--- Exercise prompt ---
Pick out the lines below that include the string "body".

■ ■ ■ ■ ■ ■ ■

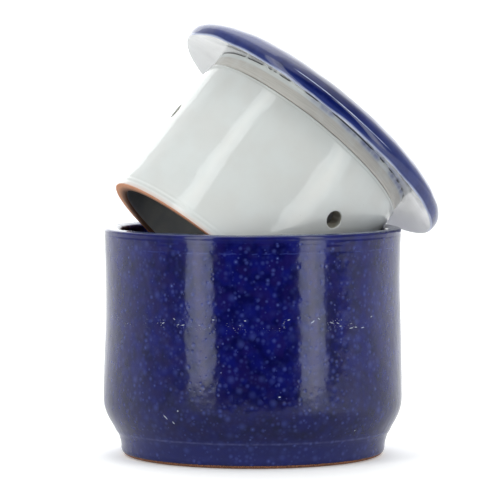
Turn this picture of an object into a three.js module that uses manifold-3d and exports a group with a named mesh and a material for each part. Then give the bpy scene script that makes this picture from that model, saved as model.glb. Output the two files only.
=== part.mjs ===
// A butter crock. The glazed pot holds a little water. The lid is a domed plate with a
// bell fixed under it: butter is packed into the bell, and the bell hangs mouth down in
// the water, which seals it. Here the lid leans in the pot, wedged by its bell.
// Millimetres, +Z up. The origin is the centre of the pot's base.

import * as THREE from 'three';
import { mergeVertices } from 'three/addons/utils/BufferGeometryUtils.js';
import Module from 'manifold-3d';

const wasm = await Module();
wasm.setup();

// ---- Driving dimensions -------------------------------------------------------------

const TURN_STEPS = 64; // facets round every thrown piece

const POT_HEIGHT = 92.3;
const POT_FOOT_RADIUS = 53.5;
const POT_FOOT_ROUND = 3.2; // radius of the foot's lower edge
const POT_FOOT_PULL = 10; // up to here the side leaves the foot upright
const POT_BELLY_RADIUS = 60.6; // widest, just above the foot
const POT_BELLY_HEIGHT = 23;
const POT_BELLY_PULL_DOWN = 14.5; // the belly's upright part, below and above its height
const POT_BELLY_PULL_UP = 42;
const POT_WAIST_RADIUS = 58.9; // pulls the side in slightly above mid-height
const POT_WAIST_HEIGHT = 60;
const POT_RIM_RADIUS = 60;
const POT_WALL = 5.4;
const POT_RIM_CROWN = 0.3; // the lip's flat top is this much higher in the middle
const POT_RIM_OUTER_ROUND = 1;
const POT_RIM_INNER_ROUND = 1.8;
const POT_FLOOR = 8.4; // clay under the inside floor
const POT_CORNER_HEIGHT = 28; // the inside wall starts to turn in here
const POT_CORNER_PULL = 16;
const POT_CORNER_WIDTH = 18; // and meets the floor this far in from the wall
const POT_CORNER_PULL_WIDTH = 6;

const BELL_HEIGHT = 68.9; // mouth to the face that meets the plate
const BELL_MOUTH_RADIUS = 47;
const BELL_SHOULDER_RADIUS = 47.8;
const BELL_SHOULDER_HEIGHT = 58.7;
const BELL_SHOULDER_PULL = 1.5; // the shoulder turns in over this much of its height
const BELL_NECK_RADIUS = 46.9; // trimmed back a little above the shoulder
const BELL_NECK_FOOT_RADIUS = 47.1;
const BELL_NECK_HEIGHT = 62.4; // where the neck starts
const BELL_BORE = 41.5; // inside radius at the mouth
const BELL_DEPTH = 61.2; // mouth to ceiling
const BELL_CEILING_ROUND = 9; // inside corner under the ceiling
const BELL_LIP_OUTER_ROUND = 0.6;
const BELL_LIP_INNER_ROUND = 1.8;
const BELL_OFF_CENTRE = -0.7; // the bell was set a little to one side of the plate's middle

const HOLE_RADIUS = 3.5;
const HOLE_COUNT = 3;
const HOLE_HEIGHT = 37.9; // above the mouth
const HOLE_FIRST_ANGLE = -68.5; // degrees round the bell
const HOLE_STEPS = 20; // facets round a hole
const DRILL_LENGTH = 20; // long enough to pass right through the wall

const PLATE_RADIUS = 63.4;
const PLATE_THICKNESS = 10.1; // underside at the bell to the crown
const PLATE_NOSE_DROP = 0.5; // widest line, below the underside at the bell
const PLATE_EDGE_DROP = 3.3; // the outer edge hangs this far below the bell's joint
const PLATE_EDGE_ROUND = 1.1; // width of the turn at the outer edge's underside
const PLATE_SHOULDER_WIDTH = 28.5; // the crown rolls over this width to the edge
const PLATE_FLAT_WIDTH = 1; // flat underside, out from the neck
const PLATE_INNER_PULL = 6; // the underside's curve leaves the neck level
const PLATE_EDGE_PULL = 5; // and comes to the outer edge from this far in
const PLATE_EDGE_PULL_RISE = 1.2; // and this far above it
const SEAM = 0.3; // open line between the bell and the plate

const LEAN_TILT = 40.9; // degrees from upright
const LEAN_DIRECTION = 20; // degrees from +X towards +Y
const LEAN_MOUTH_OFFSET = -19.36; // lid's axis at the mouth, along the direction of the lean
const LEAN_MOUTH_HEIGHT = 79.27;

// ---- Helpers ------------------------------------------------------------------------

const point = (radius, height) => new THREE.Vector2(radius, height);

// An arc of an ellipse about (radius, height), from one angle to another in degrees.
function arc(radius, height, width, rise, from, to, steps) {
  const radians = THREE.MathUtils.degToRad;
  const curve = new THREE.EllipseCurve(
    radius, height, width, rise, radians(from), radians(to), to < from,
  );
  return curve.getPoints(steps);
}

// A smooth bend from the first point to the last, pulled towards the two between.
function bend(start, pullStart, pullEnd, end, steps) {
  return new THREE.CubicBezierCurve(start, pullStart, pullEnd, end).getPoints(steps);
}

// Turns an outline that starts and ends on the axis into a solid standing on +Z.
function turned(...stretches) {
  const outline = stretches.flat();
  const distinct = outline.filter((p, i) => i === 0 || p.distanceTo(outline[i - 1]) > 1e-4);
  for (const end of [distinct.at(0), distinct.at(-1)]) {
    end.x = 0;
  }
  return new THREE.LatheGeometry(distinct, TURN_STEPS).rotateX(Math.PI / 2);
}

function toManifold(geometry) {
  const bare = geometry.clone();
  bare.deleteAttribute('normal');
  bare.deleteAttribute('uv');
  const merged = mergeVertices(bare, 1e-4);
  return new wasm.Manifold(new wasm.Mesh({
    numProp: 3,
    vertProperties: new Float32Array(merged.attributes.position.array),
    triVerts: new Uint32Array(merged.index.array),
  }));
}

function toGeometry(manifold) {
  const mesh = manifold.getMesh();
  const geometry = new THREE.BufferGeometry();
  geometry.setAttribute('position', new THREE.BufferAttribute(mesh.vertProperties, 3));
  geometry.setIndex(new THREE.BufferAttribute(mesh.triVerts, 1));
  geometry.computeVertexNormals();
  return geometry;
}

function named(name, geometry, color, roughness) {
  const material = new THREE.MeshStandardMaterial({ color, roughness, metalness: 0 });
  const mesh = new THREE.Mesh(geometry, material);
  mesh.name = name;
  return mesh;
}

// ---- The pot: a short foot, a full belly and a flat lip ------------------------------

function crockPot() {
  const boreRadius = POT_RIM_RADIUS - POT_WALL;
  const footEdge = POT_FOOT_RADIUS - POT_FOOT_ROUND;
  const lipTop = POT_HEIGHT - POT_RIM_CROWN;
  const outerRound = POT_RIM_OUTER_ROUND;
  const innerRound = POT_RIM_INNER_ROUND;
  const geometry = turned(
    [point(0, 0)],
    arc(footEdge, POT_FOOT_ROUND, POT_FOOT_ROUND, POT_FOOT_ROUND, -90, 0, 3),
    bend(
      point(POT_FOOT_RADIUS, POT_FOOT_ROUND),
      point(POT_FOOT_RADIUS, POT_FOOT_PULL),
      point(POT_BELLY_RADIUS, POT_BELLY_PULL_DOWN),
      point(POT_BELLY_RADIUS, POT_BELLY_HEIGHT),
      7,
    ),
    bend(
      point(POT_BELLY_RADIUS, POT_BELLY_HEIGHT),
      point(POT_BELLY_RADIUS, POT_BELLY_PULL_UP),
      point(POT_WAIST_RADIUS, POT_WAIST_HEIGHT),
      point(POT_RIM_RADIUS, lipTop - outerRound),
      4,
    ),
    arc(POT_RIM_RADIUS - outerRound, lipTop - outerRound, outerRound, outerRound, 0, 90, 2),
    [point(POT_RIM_RADIUS - POT_WALL / 2, POT_HEIGHT)],
    arc(boreRadius + innerRound, lipTop - innerRound, innerRound, innerRound, 90, 180, 3),
    bend(
      point(boreRadius, POT_CORNER_HEIGHT),
      point(boreRadius, POT_CORNER_PULL),
      point(boreRadius - POT_CORNER_PULL_WIDTH, POT_FLOOR),
      point(boreRadius - POT_CORNER_WIDTH, POT_FLOOR),
      5,
    ),
    [point(0, POT_FLOOR)],
  );
  return named('crock_pot', geometry, 0x23236c, 0.18);
}

// ---- The bell: a thrown cup, mouth down, with three holes through its side -----------

function bellBlank() {
  const outerRound = BELL_LIP_OUTER_ROUND;
  const innerRound = BELL_LIP_INNER_ROUND;
  const cornerRadius = BELL_BORE - BELL_CEILING_ROUND;
  const cornerHeight = BELL_DEPTH - BELL_CEILING_ROUND;
  return turned(
    [point(0, BELL_DEPTH)],
    arc(cornerRadius, cornerHeight, BELL_CEILING_ROUND, BELL_CEILING_ROUND, 90, 0, 4),
    arc(BELL_BORE + innerRound, innerRound, innerRound, innerRound, -180, -90, 2),
    arc(BELL_MOUTH_RADIUS - outerRound, outerRound, outerRound, outerRound, -90, 0, 2),
    bend(
      point(BELL_SHOULDER_RADIUS, BELL_SHOULDER_HEIGHT),
      point(BELL_SHOULDER_RADIUS, BELL_NECK_HEIGHT - BELL_SHOULDER_PULL),
      point(BELL_SHOULDER_RADIUS, BELL_NECK_HEIGHT),
      point(BELL_NECK_FOOT_RADIUS, BELL_NECK_HEIGHT),
      4,
    ),
    [point(BELL_NECK_RADIUS, BELL_HEIGHT), point(0, BELL_HEIGHT)],
  );
}

function drainHole(index) {
  const turn = THREE.MathUtils.degToRad(HOLE_FIRST_ANGLE + (360 / HOLE_COUNT) * index);
  const wallMiddle = (BELL_BORE + BELL_MOUTH_RADIUS) / 2;
  const drill = new THREE.CylinderGeometry(HOLE_RADIUS, HOLE_RADIUS, DRILL_LENGTH, HOLE_STEPS);
  return drill
    .rotateZ(-Math.PI / 2)
    .translate(wallMiddle, 0, HOLE_HEIGHT)
    .rotateZ(turn);
}

function butterBell() {
  let bell = toManifold(bellBlank());
  for (let index = 0; index < HOLE_COUNT; index += 1) {
    bell = bell.subtract(toManifold(drainHole(index)));
  }
  const geometry = toGeometry(bell).translate(BELL_OFF_CENTRE, 0, 0);
  return named('butter_bell', geometry, 0xd6dbd8, 0.22);
}

// ---- The plate: a low dome whose edge hangs a little below the joint with the bell ---

function lidPlate() {
  const underside = BELL_HEIGHT + SEAM;
  const nose = underside - PLATE_NOSE_DROP;
  const edge = underside - PLATE_EDGE_DROP;
  const edgeRadius = PLATE_RADIUS - PLATE_EDGE_ROUND;
  const neckRadius = BELL_NECK_RADIUS - BELL_OFF_CENTRE; // as far as the neck reaches
  const crown = underside + PLATE_THICKNESS;
  const crownRadius = PLATE_RADIUS - PLATE_SHOULDER_WIDTH;
  const geometry = turned(
    [point(0, underside)],
    bend(
      point(neckRadius + PLATE_FLAT_WIDTH, underside),
      point(neckRadius + PLATE_INNER_PULL, underside),
      point(edgeRadius - PLATE_EDGE_PULL, edge + PLATE_EDGE_PULL_RISE),
      point(edgeRadius, edge),
      5,
    ),
    arc(edgeRadius, nose, PLATE_EDGE_ROUND, nose - edge, -90, 0, 4),
    arc(crownRadius, nose, PLATE_SHOULDER_WIDTH, crown - nose, 0, 90, 9),
    [point(0, crown)],
  );
  return named('lid_plate', geometry, 0x2b2f80, 0.18);
}

// ---- Assembly -----------------------------------------------------------------------

// The bell and the plate share one group, set leaning with the bell's mouth in the pot.
function leaningLid() {
  const tilted = new THREE.Group();
  tilted.add(butterBell(), lidPlate());
  tilted.rotation.y = THREE.MathUtils.degToRad(LEAN_TILT);
  tilted.position.set(LEAN_MOUTH_OFFSET, 0, LEAN_MOUTH_HEIGHT);
  const lid = new THREE.Group();
  lid.add(tilted);
  lid.rotation.z = THREE.MathUtils.degToRad(LEAN_DIRECTION);
  return lid;
}

const crock = new THREE.Group();
crock.add(crockPot(), leaningLid());

export default crock;
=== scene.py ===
from math import cos, degrees, pi, radians, sin

import bpy
import numpy as np
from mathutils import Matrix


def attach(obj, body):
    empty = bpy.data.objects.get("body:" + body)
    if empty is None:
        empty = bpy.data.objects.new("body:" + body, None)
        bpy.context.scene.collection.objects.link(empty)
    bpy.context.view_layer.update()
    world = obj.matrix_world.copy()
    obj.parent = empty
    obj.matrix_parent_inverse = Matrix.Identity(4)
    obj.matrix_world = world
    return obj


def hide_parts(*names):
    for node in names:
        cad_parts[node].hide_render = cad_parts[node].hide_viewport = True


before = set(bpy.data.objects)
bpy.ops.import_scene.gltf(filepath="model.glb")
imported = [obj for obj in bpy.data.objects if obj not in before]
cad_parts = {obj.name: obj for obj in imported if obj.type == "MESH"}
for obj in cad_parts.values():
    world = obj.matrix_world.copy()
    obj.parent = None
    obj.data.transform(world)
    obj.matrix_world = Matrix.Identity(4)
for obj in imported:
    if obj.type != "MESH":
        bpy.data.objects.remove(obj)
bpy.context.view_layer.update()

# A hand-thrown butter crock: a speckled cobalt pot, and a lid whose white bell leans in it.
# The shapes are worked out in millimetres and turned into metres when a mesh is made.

MM = 0.001

# ---- Driving dimensions, as in the CAD, in millimetres ---------------------------------

POT_HEIGHT = 92.3
POT_FOOT_RADIUS = 53.5
POT_FOOT_ROUND = 3.2
POT_FOOT_PULL = 10.0
POT_BELLY_RADIUS = 60.6
POT_BELLY_HEIGHT = 23.0
POT_BELLY_PULL_DOWN = 14.5
POT_BELLY_PULL_UP = 42.0
POT_WAIST_RADIUS = 58.9
POT_WAIST_HEIGHT = 60.0
POT_RIM_RADIUS = 60.0
POT_WALL = 5.4
POT_RIM_CROWN = 0.3
POT_RIM_OUTER_ROUND = 1.0
POT_RIM_INNER_ROUND = 1.8
POT_FLOOR = 8.4
POT_CORNER_HEIGHT = 28.0
POT_CORNER_PULL = 16.0
POT_CORNER_WIDTH = 18.0
POT_CORNER_PULL_WIDTH = 6.0

BELL_HEIGHT = 68.9
BELL_MOUTH_RADIUS = 47.0
BELL_SHOULDER_RADIUS = 47.8
BELL_SHOULDER_HEIGHT = 58.7
BELL_SHOULDER_PULL = 1.5
BELL_NECK_RADIUS = 46.9
BELL_NECK_FOOT_RADIUS = 47.1
BELL_NECK_HEIGHT = 62.4
BELL_BORE = 41.5
BELL_DEPTH = 61.2
BELL_CEILING_ROUND = 9.0
BELL_LIP_OUTER_ROUND = 0.6
BELL_LIP_INNER_ROUND = 1.8
BELL_OFF_CENTRE = -0.7

HOLE_RADIUS = 3.5
HOLE_COUNT = 3
HOLE_HEIGHT = 37.9
HOLE_FIRST_ANGLE = -68.5

PLATE_RADIUS = 63.4
PLATE_THICKNESS = 10.1
PLATE_NOSE_DROP = 0.5
PLATE_EDGE_DROP = 3.3
PLATE_EDGE_ROUND = 1.1
PLATE_SHOULDER_WIDTH = 28.5
PLATE_FLAT_WIDTH = 1.0
PLATE_INNER_PULL = 6.0
PLATE_EDGE_PULL = 5.0
PLATE_EDGE_PULL_RISE = 1.2
SEAM = 0.3

# ---- Finer than the CAD, in millimetres ------------------------------------------------

POT_FOOT_RING = 4.0  # width of the flat ring that the pot stands on
POT_FOOT_HOLLOW = 0.9  # the base inside the ring is this much higher

NECK_FOOT_TAPER = 0.03
NECK_FOOT_HEIGHT = 1.2
NECK_TOP_BAND = 1.4
NECK_EDGE_ROUND = 0.3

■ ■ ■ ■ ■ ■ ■

--- Full solution ---
def attach(obj, body):
    empty = bpy.data.objects.get("body:" + body)
        empty = bpy.data.objects.new("body:" + body, None)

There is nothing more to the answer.